INSTRUCTION: Give back the exact lines spanning from the line with "right_little_gusset();" to the line with "low, high = Vector((1e9,)", with both of those lines included and no others.

# START OF SOURCE DATA

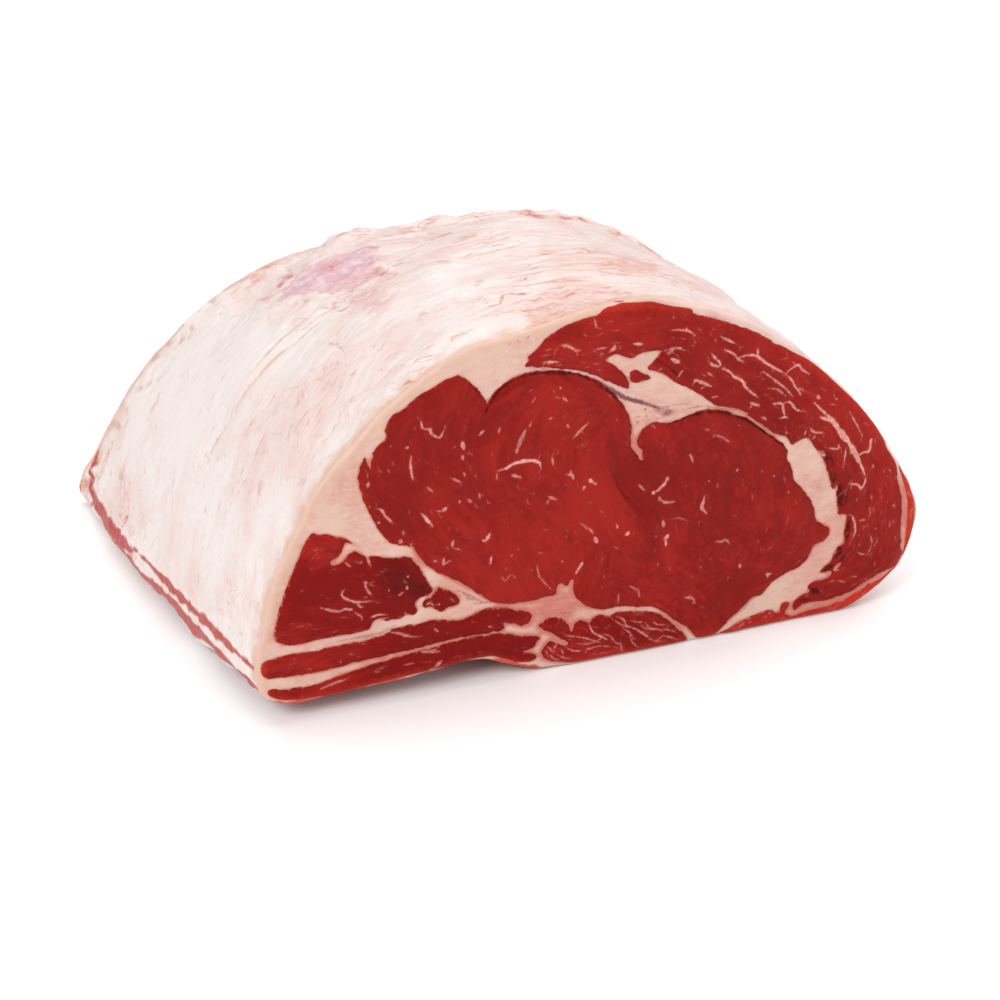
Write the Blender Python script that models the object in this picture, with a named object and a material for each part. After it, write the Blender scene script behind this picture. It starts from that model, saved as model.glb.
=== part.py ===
"""Boneless beef rib roast, raw, lying on its rib side: one solid.

Frame: metres, +Z up, origin under the middle of the roast on the surface it rests on.
-Y is the near cut face, +Y the far cut face, -X the thin lip side, +X the back of the loin.
Outlines below are in millimetres: x across the cut face, h above the resting surface.
"""

import math

import bmesh
import bpy
from mathutils import Matrix, Vector

MM = 0.001

# Driving dimensions, millimetres
LIP_LENGTH = 204.0          # from cut to cut along the lip, the longer side
LIP_EDGE_X = -138.0         # where LIP_LENGTH is measured
CUT_SKEW = 0.30             # the far cut leans in plan: length lost per millimetre of width
CROWN_FROM, CROWN_TO = 40.0, 110.0    # between these heights the skin keeps its height for longer
CROWN_HOLD = 1.3            # how much longer: added to the power that the height follows
RIM_ROUND = 2.6             # rounding between skin and cut face
MUSCLE_RISE = 1.1           # the cut muscles stand this proud of the fat round them
MUSCLE_ROOT = 6.0           # how deep a muscle pad is rooted in the body
FAR_MUSCLE_SCALE = 0.95     # the muscles are a little smaller at the far cut
RIB_COUNT = 4.6             # beds of the lifted ribs, counted from the near cut along the lip
RIB_BED_LOW = 0.05          # share of a bed's depth left under the meat between two ribs
LUMP = 1.1                  # slow swells of the fat cap
SCAR_CENTRE = (-52.0, 52.0)  # trimmed hollow in the fat cap: x, y
SCAR_REACH = (30.0, 22.0)
SCAR_DEPTH = 2.2

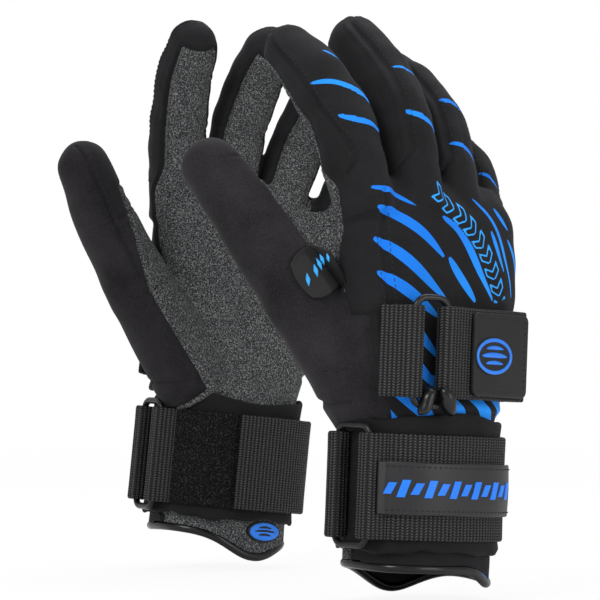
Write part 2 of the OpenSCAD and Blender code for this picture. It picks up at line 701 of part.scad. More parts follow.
module left_thumb_base() {
  place_left() thumb_base(bends_left, thumb_way_left);
}
module left_thumb_tip() {
  place_left() thumb_tip(thumb_way_left);
}
module left_thumb_patch() {
  place_left() thumb_patch(thumb_way_left);
}
module left_wrist_wrap() {
  place_left() wrist_wrap();
}
module left_edge_binding() {
  place_left() edge_binding(bends_left);
}
module left_strap_anchor() {
  place_left() strap_anchor();
}
module left_hand_ring() {
  place_left() hand_ring();
}
module left_hand_strap() {
  place_left() hand_strap();
}
module left_hand_strap_tail() {
  place_left() hand_strap_tail();
}
module left_pull_tab() {
  place_left() pull_tab();
}
module left_tab_badge() {
  place_left() tab_badge();
}
module left_pile_strip() {
  place_left() pile_strip();
}
module left_wrist_ring() {
  place_left() wrist_ring();
}
module left_wrist_strap() {
  place_left() wrist_strap();
}
module left_wrist_strap_end() {
  place_left() wrist_strap_end();
}
module left_label_panel() {
  place_left() label_panel();
}

right_hand_back();
right_hand_palm();
right_index_back();
right_index_gusset();
right_index_palm();
right_middle_back();
right_middle_gusset();
right_middle_palm();
right_ring_back();
right_ring_gusset();
right_ring_palm();
right_little_back();
right_little_gusset();
right_little_palm();
right_thumb_base();
right_thumb_tip();
right_thumb_patch();
right_wrist_wrap();
right_edge_binding();
right_strap_anchor();
right_hand_ring();
right_hand_strap();
right_hand_strap_tail();
right_pull_tab();
right_pile_strip();
right_wrist_ring();
right_wrist_strap();
right_wrist_strap_end();
right_label_panel();
right_tab_badge();
left_hand_back();
left_hand_palm();
left_index_back();
left_index_gusset();
left_index_palm();
left_middle_back();
left_middle_gusset();
left_middle_palm();
left_ring_back();
left_ring_gusset();
left_ring_palm();
left_little_back();
left_little_gusset();
left_little_palm();
left_thumb_base();
left_thumb_tip();
left_thumb_patch();
left_wrist_wrap();
left_edge_binding();
left_strap_anchor();
left_hand_ring();
left_hand_strap();
left_hand_strap_tail();
left_pull_tab();
left_pile_strip();
left_wrist_ring();
left_wrist_strap();
left_wrist_strap_end();
left_label_panel();
left_tab_badge();
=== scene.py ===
"""Looks for a pair of sewn gloves: printed stretch backs, heather knit palms, webbing straps and rings.

Each glove is laid out in its own hand frame, in millimetres: origin at the wrist centre, +Z to the
fingers, -X to the thumb side, +Y to the palm. place() takes a hand point to the row frame in metres.
"""

import math

import bpy
import numpy as np
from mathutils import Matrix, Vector
from mathutils.bvhtree import BVHTree


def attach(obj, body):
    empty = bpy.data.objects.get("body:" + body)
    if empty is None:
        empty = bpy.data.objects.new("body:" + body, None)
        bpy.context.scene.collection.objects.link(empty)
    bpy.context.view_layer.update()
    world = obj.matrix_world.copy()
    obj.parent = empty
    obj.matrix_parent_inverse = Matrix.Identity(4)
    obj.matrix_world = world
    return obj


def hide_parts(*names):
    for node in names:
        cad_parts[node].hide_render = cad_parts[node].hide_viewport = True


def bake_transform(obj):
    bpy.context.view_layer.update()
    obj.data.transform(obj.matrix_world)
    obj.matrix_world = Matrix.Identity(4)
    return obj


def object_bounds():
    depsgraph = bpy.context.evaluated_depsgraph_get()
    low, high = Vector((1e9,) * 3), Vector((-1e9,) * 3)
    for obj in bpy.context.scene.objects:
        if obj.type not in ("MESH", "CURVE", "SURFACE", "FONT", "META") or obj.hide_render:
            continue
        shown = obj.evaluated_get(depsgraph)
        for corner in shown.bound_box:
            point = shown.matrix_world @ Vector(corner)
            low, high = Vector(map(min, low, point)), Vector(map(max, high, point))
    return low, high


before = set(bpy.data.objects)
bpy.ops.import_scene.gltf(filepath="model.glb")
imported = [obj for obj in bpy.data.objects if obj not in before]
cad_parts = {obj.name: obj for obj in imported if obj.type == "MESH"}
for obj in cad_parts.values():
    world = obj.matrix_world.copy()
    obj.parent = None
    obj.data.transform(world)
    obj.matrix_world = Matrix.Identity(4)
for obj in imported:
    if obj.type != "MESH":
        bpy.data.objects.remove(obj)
cad_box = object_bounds()

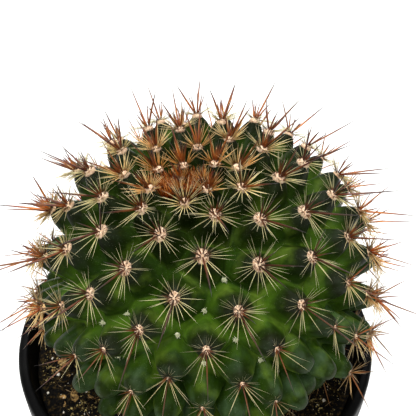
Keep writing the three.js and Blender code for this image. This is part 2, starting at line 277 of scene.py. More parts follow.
polypropylene, add, shader, place = new_material("moulded_black_polypropylene")
dust = add("TexNoise", {"Vector": place, "Scale": 1 / (12 * MM), "Detail": 6.0})
dusty = add("MapRange", {0: dust, 1: 0.5, 2: 0.8})
shade = add("Mix", {0: dusty, 6: linear("#030303"), 7: linear("#0d0d0d")}, data_type="RGBA")
grain = add("TexNoise", {"Vector": place, "Scale": 1 / (0.4 * MM), "Detail": 3.0})
gloss = add("MapRange", {0: dust, 3: 0.36, 4: 0.6})
bump = add("Bump", {"Height": grain, "Strength": 0.25, "Distance": 0.05 * MM})
connect(shader, {"Base Color": shade, "Roughness": gloss, "Normal": bump, "IOR": 1.49,
                 "Specular IOR Level": 0.06})

# %% [markdown]
# ## The pot
#
# The pot is one thin wall, turned over at the top into a rim with a short skirt. A lathe
# outline gives all of that at once. The drain holes repeat round the floor, so Geometry
# Nodes puts one pin on each point of a circle and takes the pins out of the turned shape.

# %% The pot's outline
POT_HEIGHT, RIM_RADIUS, LIP_WIDTH, SKIRT_HEIGHT, SKIRT_WALL = 93, 52.5, 3.1, 8, 1.1
BASE_RADIUS, POT_WALL, FLOOR_THICKNESS, RIM_OVERHANG = 37, 1.1, 1.6, 1.9


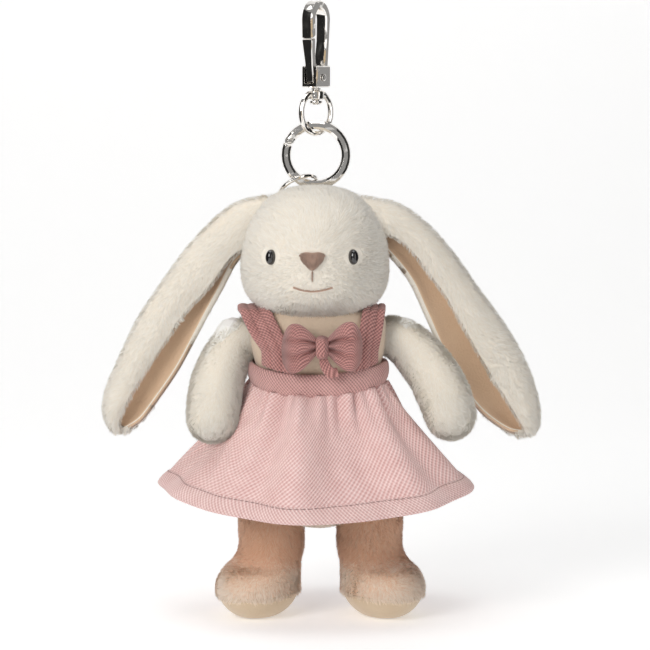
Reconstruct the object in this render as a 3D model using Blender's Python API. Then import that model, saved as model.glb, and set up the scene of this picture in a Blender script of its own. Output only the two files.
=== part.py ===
"""Plush rabbit keychain: a snap hook, a swivel eye, a spring ring and a jump ring that carry a stuffed
rabbit in a pinafore dress.

The design is drawn in millimetres and scaled to metres at the end. +Z is up and the rabbit looks
towards -Y. The origin is the inside top of the snap hook, where the bag loop that carries the keychain
bears.
"""
import bpy
import bmesh
from math import acos, atan2, ceil, cos, pi, radians, sin, sqrt
from mathutils import Matrix, Vector

TO_METRES = 0.001                # everything below is in millimetres until main() scales it
GAP = 0.3                    # clearance between pieces that touch on the real object
FLOOR = -217.5               # underside of the feet
PLUSH_X = 0.8                # the rabbit's middle plane, beside the hardware's axis

# Snap hook, drawn in its own plane: u runs from the gate (-) to the spine (+), v across its thickness.
HOOK_TURN = radians(60)           # how far the hook's plane stands turned about +Z
ARCH_INNER = 3.7
ARCH_OUTER = 6.7
HOOK_THICKNESS = 4.5
BASE_THICKNESS = 6.5
BASE_TOP = -20.8
BASE_BOTTOM = -27.9
GATE_PIN_U = -0.4
GATE_PIN_Z = -24.3
GATE_SWING = 14.6            # distance from the gate's pin to its tip
SLOT_WIDTH = 3.9
PIN_RADIUS = 0.6
PIN_BORE = 0.9

# Swivel eye.
EYE_TURN = radians(42)
EYE_WIRE = 1.1
EYE_HALF_WIDTH = 7.1
EYE_HALF_HEIGHT = 7.6
EYE_BOTTOM = -44.4           # centre of the wire at the lowest point
BARREL_RADIUS = 2.9
BARREL_TOP = -28.9
BARREL_BOTTOM = -32.35
RIVET_RADIUS = 1.25

# Spring ring, a round ring in the XZ plane with a hinged gate at its lower left.
RING_CENTRE_Z = -51.95
RING_RADIUS = 10.75          # to the middle of the section
RING_RADIAL = 1.75           # half the section's height
RING_AXIAL = 1.5             # half the section's width
RING_PIN_ANGLE = radians(151.5)
RING_GATE_END = radians(228)
RING_PIN_RADIUS = 0.5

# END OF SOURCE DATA

RESPONSE:
right_little_gusset();
right_little_palm();
right_thumb_base();
right_thumb_tip();
right_thumb_patch();
right_wrist_wrap();
right_edge_binding();
right_strap_anchor();
right_hand_ring();
right_hand_strap();
right_hand_strap_tail();
right_pull_tab();
right_pile_strip();
right_wrist_ring();
right_wrist_strap();
right_wrist_strap_end();
right_label_panel();
right_tab_badge();
left_hand_back();
left_hand_palm();
left_index_back();
left_index_gusset();
left_index_palm();
left_middle_back();
left_middle_gusset();
left_middle_palm();
left_ring_back();
left_ring_gusset();
left_ring_palm();
left_little_back();
left_little_gusset();
left_little_palm();
left_thumb_base();
left_thumb_tip();
left_thumb_patch();
left_wrist_wrap();
left_edge_binding();
left_strap_anchor();
left_hand_ring();
left_hand_strap();
left_hand_strap_tail();
left_pull_tab();
left_pile_strip();
left_wrist_ring();
left_wrist_strap();
left_wrist_strap_end();
left_label_panel();
left_tab_badge();
=== scene.py ===
"""Looks for a pair of sewn gloves: printed stretch backs, heather knit palms, webbing straps and rings.

Each glove is laid out in its own hand frame, in millimetres: origin at the wrist centre, +Z to the
fingers, -X to the thumb side, +Y to the palm. place() takes a hand point to the row frame in metres.
"""

import math

import bpy
import numpy as np
from mathutils import Matrix, Vector
from mathutils.bvhtree import BVHTree


def attach(obj, body):
    empty = bpy.data.objects.get("body:" + body)
    if empty is None:
        empty = bpy.data.objects.new("body:" + body, None)
        bpy.context.scene.collection.objects.link(empty)
    bpy.context.view_layer.update()
    world = obj.matrix_world.copy()
    obj.parent = empty
    obj.matrix_parent_inverse = Matrix.Identity(4)
    obj.matrix_world = world
    return obj


def hide_parts(*names):
    for node in names:
        cad_parts[node].hide_render = cad_parts[node].hide_viewport = True


def bake_transform(obj):
    bpy.context.view_layer.update()
    obj.data.transform(obj.matrix_world)
    obj.matrix_world = Matrix.Identity(4)
    return obj


def object_bounds():
    depsgraph = bpy.context.evaluated_depsgraph_get()
    low, high = Vector((1e9,) * 3), Vector((-1e9,) * 3)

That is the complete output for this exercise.